— begin Data extract —

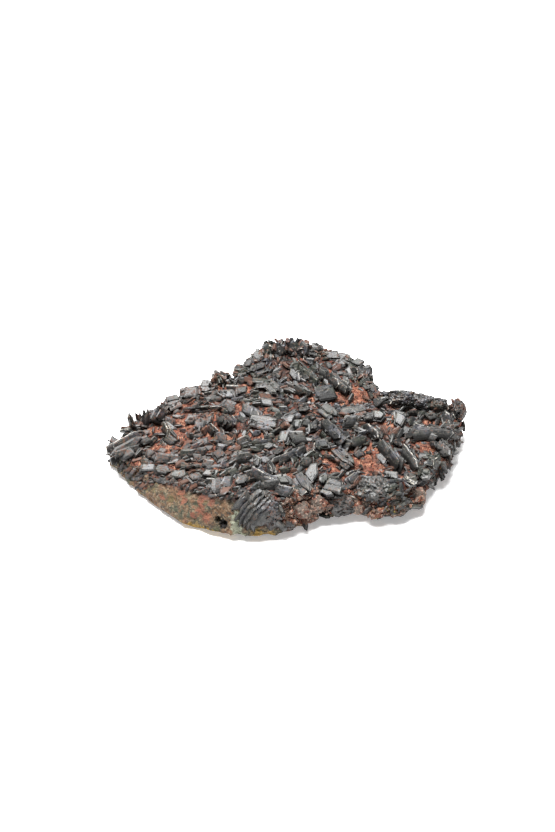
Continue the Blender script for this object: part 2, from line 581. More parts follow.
def plate_mesh(fatter=0.0):
    """The rock plate: its upper face, its wall in rings, and its flat underside.

    fatter moves the whole surface outwards, in mm.
    """
    contour = evenly_spaced(OUTLINE, EDGE_STEP)
    inward = inward_normals(contour)
    rim = [p.xy + n * p.z for p, n in zip(contour, inward)]
    edges = [(i, (i + 1) % len(rim)) for i in range(len(rim))]
    points, _, faces, *_ = delaunay_2d_cdt(rim + surface_points(rim), edges, [], 1, 1e-5)

    bm = bmesh.new()
    for point in points:
        bm.verts.new((point.x, point.y, surface_height(*point)))
    bm.verts.ensure_lookup_table()
    for face in faces:
        bm.faces.new([bm.verts[i] for i in face])

    ring = bm.verts[:len(rim)]
    for share, inset_share, tuck in WALL_RINGS:
        below = []
        for i in range(len(rim)):
            inset = contour[i].z * inset_share + tuck
            height = surface_height(*rim[i]) * share
            place = (contour[i].xy + inward[i] * inset).to_3d() + Vector((0, 0, height))
            place += WALL_ROUGHNESS * noise.noise_vector(place / WALL_LUMP_SIZE) * (share > 0)
            below.append(bm.verts.new(place))
        for i in range(len(rim)):
            bm.faces.new((ring[i - 1], ring[i], below[i], below[i - 1]))
        ring = below
    bm.faces.new(ring)
    bmesh.ops.recalc_face_normals(bm, faces=bm.faces)

    bm.normal_update()
    moved = [v.co + v.normal * fatter for v in bm.verts]
    for vert, place in zip(bm.verts, moved):
        vert.co = place
    return bm


def book_frame(book):
    """Where the book lies: its centre and the directions of its length, width and stack."""
    yaw, lean, pitch = (math.radians(a) for a in (book.yaw, book.lean, book.pitch))
    turn = (
        Matrix.Rotation(yaw, 4, "Z") @ Matrix.Rotation(-pitch, 4, "Y") @ Matrix.Rotation(lean, 4, "X")
    )
    half_height = (
        book.length / 2 * abs(math.sin(pitch))
        + book.width / 2 * abs(math.sin(lean) * math.cos(pitch))
        + book.thick / 2 * abs(math.cos(lean) * math.cos(pitch))
    )
    buried = SMALL_BURIED if book.length <= SMALL_LENGTH[1] and book.sheets == 1 else BURIED
    height = surface_height(book.x, book.y) + half_height - buried - book.sink
    return Matrix.Translation((book.x, book.y, height)) @ turn


def tablet_mesh(place, length, width, thick, corners, skew):
    """One tabular crystal: a flat block with a slanting outline, its sharp corners cut off."""
    bm = bmesh.new()
    bmesh.ops.create_cube(bm, size=1, matrix=Matrix.Diagonal((length, width, thick, 1)))
    upright = [e for e in bm.edges if abs(e.verts[0].co.z - e.verts[1].co.z) > thick / 2]
    sharp = [e for e in upright if e.verts[0].co.x * e.verts[0].co.y * skew > 0]
    bmesh.ops.bevel(
        bm, geom=sharp[:corners], offset=CORNER_CUT * width, affect="EDGES", segments=1,
        profile=0.5, material=-1,
    )
    slant = Matrix.Identity(4)
    slant[0][1] = skew
    bmesh.ops.transform(bm, matrix=place @ slant, verts=bm.verts)
    return bm


def book_meshes(book, fatter=0.0):
    """The book's sheets, each as its own bmesh. fatter moves their faces outwards, in mm."""
    rng = random.Random(f"{book.x} {book.y}")
    lie = book_frame(book)
    spacing = book.thick / book.sheets
    skew = rng.uniform(*OUTLINE_SKEW) * rng.choice((-1, 1))
    loose = book.sheets > 1
    made = []
    for i in range(book.sheets):
        slide_x = rng.uniform(-1, 1) * SHEET_SLIDE * book.length * loose
        slide_y = rng.uniform(-1, 1) * SHEET_SLIDE * book.width * loose
        twist = math.radians(rng.uniform(-1, 1) * SHEET_TWIST * loose)
        share = rng.uniform(0.78, 0.94) if i != book.sheets // 2 else 1.0
        offset = Vector((slide_x, slide_y, (i - (book.sheets - 1) / 2) * spacing))
        place = lie @ Matrix.Translation(offset) @ Matrix.Rotation(twist, 4, "Z")
        thick = spacing * (SHEET_OVERLAP if loose else 1.0)
        length, width = book.length * share, book.width * share
        size = [s + 2 * fatter for s in (length, width, thick)]
        made.append(tablet_mesh(place, *size, book.corners, skew))
    return made


def in_scene(name, data):
    """A new object in the scene, which holds this mesh, light or camera."""
    obj = bpy.data.objects.new(name, data)
    bpy.context.scene.collection.objects.link(obj)
    return obj


def joined(meshes):
    """Several bmeshes as one, their shells still separate."""
    whole = bmesh.new()
    for bm in meshes:
        part = bpy.data.meshes.new("part")
        bm.to_mesh(part)
        bm.free()
        whole.from_mesh(part)
        bpy.data.meshes.remove(part)
    return whole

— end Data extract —

Required task:
Set down every line of the listing above again, exactly as given.

Answer to this problem:
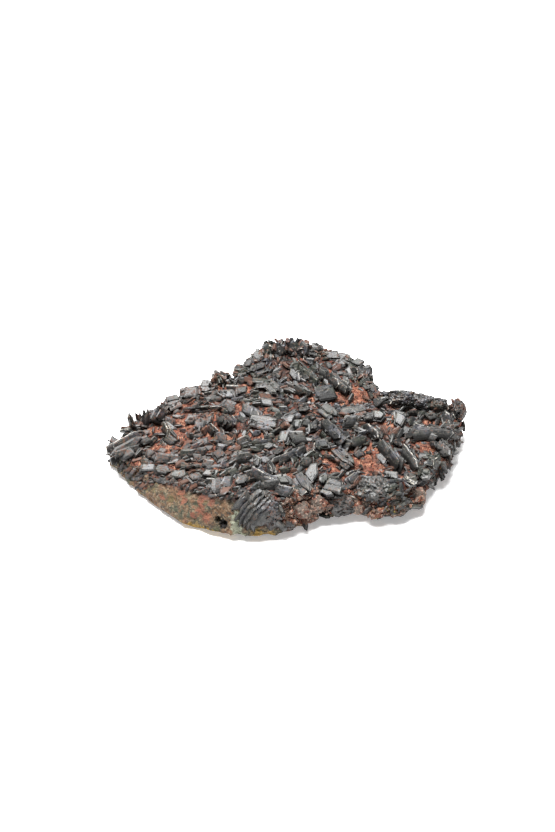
Continue the Blender script for this object: part 2, from line 581. More parts follow.
def plate_mesh(fatter=0.0):
    """The rock plate: its upper face, its wall in rings, and its flat underside.

    fatter moves the whole surface outwards, in mm.
    """
    contour = evenly_spaced(OUTLINE, EDGE_STEP)
    inward = inward_normals(contour)
    rim = [p.xy + n * p.z for p, n in zip(contour, inward)]
    edges = [(i, (i + 1) % len(rim)) for i in range(len(rim))]
    points, _, faces, *_ = delaunay_2d_cdt(rim + surface_points(rim), edges, [], 1, 1e-5)

    bm = bmesh.new()
    for point in points:
        bm.verts.new((point.x, point.y, surface_height(*point)))
    bm.verts.ensure_lookup_table()
    for face in faces:
        bm.faces.new([bm.verts[i] for i in face])

    ring = bm.verts[:len(rim)]
    for share, inset_share, tuck in WALL_RINGS:
        below = []
        for i in range(len(rim)):
            inset = contour[i].z * inset_share + tuck
            height = surface_height(*rim[i]) * share
            place = (contour[i].xy + inward[i] * inset).to_3d() + Vector((0, 0, height))
            place += WALL_ROUGHNESS * noise.noise_vector(place / WALL_LUMP_SIZE) * (share > 0)
            below.append(bm.verts.new(place))
        for i in range(len(rim)):
            bm.faces.new((ring[i - 1], ring[i], below[i], below[i - 1]))
        ring = below
    bm.faces.new(ring)
    bmesh.ops.recalc_face_normals(bm, faces=bm.faces)

    bm.normal_update()
    moved = [v.co + v.normal * fatter for v in bm.verts]
    for vert, place in zip(bm.verts, moved):
        vert.co = place
    return bm


def book_frame(book):
    """Where the book lies: its centre and the directions of its length, width and stack."""
    yaw, lean, pitch = (math.radians(a) for a in (book.yaw, book.lean, book.pitch))
    turn = (
        Matrix.Rotation(yaw, 4, "Z") @ Matrix.Rotation(-pitch, 4, "Y") @ Matrix.Rotation(lean, 4, "X")
    )
    half_height = (
        book.length / 2 * abs(math.sin(pitch))
        + book.width / 2 * abs(math.sin(lean) * math.cos(pitch))
        + book.thick / 2 * abs(math.cos(lean) * math.cos(pitch))
    )
    buried = SMALL_BURIED if book.length <= SMALL_LENGTH[1] and book.sheets == 1 else BURIED
    height = surface_height(book.x, book.y) + half_height - buried - book.sink
    return Matrix.Translation((book.x, book.y, height)) @ turn


def tablet_mesh(place, length, width, thick, corners, skew):
    """One tabular crystal: a flat block with a slanting outline, its sharp corners cut off."""
    bm = bmesh.new()
    bmesh.ops.create_cube(bm, size=1, matrix=Matrix.Diagonal((length, width, thick, 1)))
    upright = [e for e in bm.edges if abs(e.verts[0].co.z - e.verts[1].co.z) > thick / 2]
    sharp = [e for e in upright if e.verts[0].co.x * e.verts[0].co.y * skew > 0]
    bmesh.ops.bevel(
        bm, geom=sharp[:corners], offset=CORNER_CUT * width, affect="EDGES", segments=1,
        profile=0.5, material=-1,
    )
    slant = Matrix.Identity(4)
    slant[0][1] = skew
    bmesh.ops.transform(bm, matrix=place @ slant, verts=bm.verts)
    return bm


def book_meshes(book, fatter=0.0):
    """The book's sheets, each as its own bmesh. fatter moves their faces outwards, in mm."""
    rng = random.Random(f"{book.x} {book.y}")
    lie = book_frame(book)
    spacing = book.thick / book.sheets
    skew = rng.uniform(*OUTLINE_SKEW) * rng.choice((-1, 1))
    loose = book.sheets > 1
    made = []
    for i in range(book.sheets):
        slide_x = rng.uniform(-1, 1) * SHEET_SLIDE * book.length * loose
        slide_y = rng.uniform(-1, 1) * SHEET_SLIDE * book.width * loose
        twist = math.radians(rng.uniform(-1, 1) * SHEET_TWIST * loose)
        share = rng.uniform(0.78, 0.94) if i != book.sheets // 2 else 1.0
        offset = Vector((slide_x, slide_y, (i - (book.sheets - 1) / 2) * spacing))
        place = lie @ Matrix.Translation(offset) @ Matrix.Rotation(twist, 4, "Z")
        thick = spacing * (SHEET_OVERLAP if loose else 1.0)
        length, width = book.length * share, book.width * share
        size = [s + 2 * fatter for s in (length, width, thick)]
        made.append(tablet_mesh(place, *size, book.corners, skew))
    return made


def in_scene(name, data):
    """A new object in the scene, which holds this mesh, light or camera."""
    obj = bpy.data.objects.new(name, data)
    bpy.context.scene.collection.objects.link(obj)
    return obj


def joined(meshes):
    """Several bmeshes as one, their shells still separate."""
    whole = bmesh.new()
    for bm in meshes:
        part = bpy.data.meshes.new("part")
        bm.to_mesh(part)
        bm.free()
        whole.from_mesh(part)
        bpy.data.meshes.remove(part)
    return whole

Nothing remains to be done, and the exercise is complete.